Syntax & Semantics

General Structure

A Shrimp program—just called program in the following—consists of sections that must appear in a specified order. Every section has a type and a section of every type may occur at most once. A section starts with a line containing only the name of the section type and possibly trailing white spaces (no leading white spaces allowed). The content of a section is defined as all the lines from the start of the section until the end of the section minus the first line, i.e. the one containting the section type name.

Every line starting with a # indicates the start of a new section and consequently must specify an existing section type.

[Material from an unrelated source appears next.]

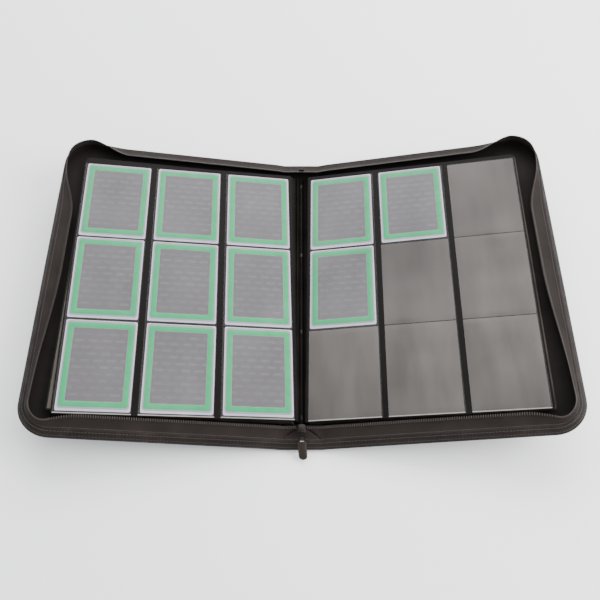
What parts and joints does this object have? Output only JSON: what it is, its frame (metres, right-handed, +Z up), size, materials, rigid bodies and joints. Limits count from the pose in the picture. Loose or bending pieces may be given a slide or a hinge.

There are the following section types and the order in which they are listed reflects the order in which they must appear in a program:

  • #NAME
  • #OPTIONS (optional)
  • #FUNCTIONS (optional)
  • #VARIABLES
  • #CONSTRAINTS (optional)
  • #OPERATIONS
  • #PREDICATES (optional)
  • #FLOW
  • #VERBATIM (optional)

Section types not marked as optional have to appear in a program.

The lines before the #NAME-section in a program can contain anything (except a line indicating the start of a section) and will be treated as a comment. For example, it could be used to give a description of the program's underlying algorithm.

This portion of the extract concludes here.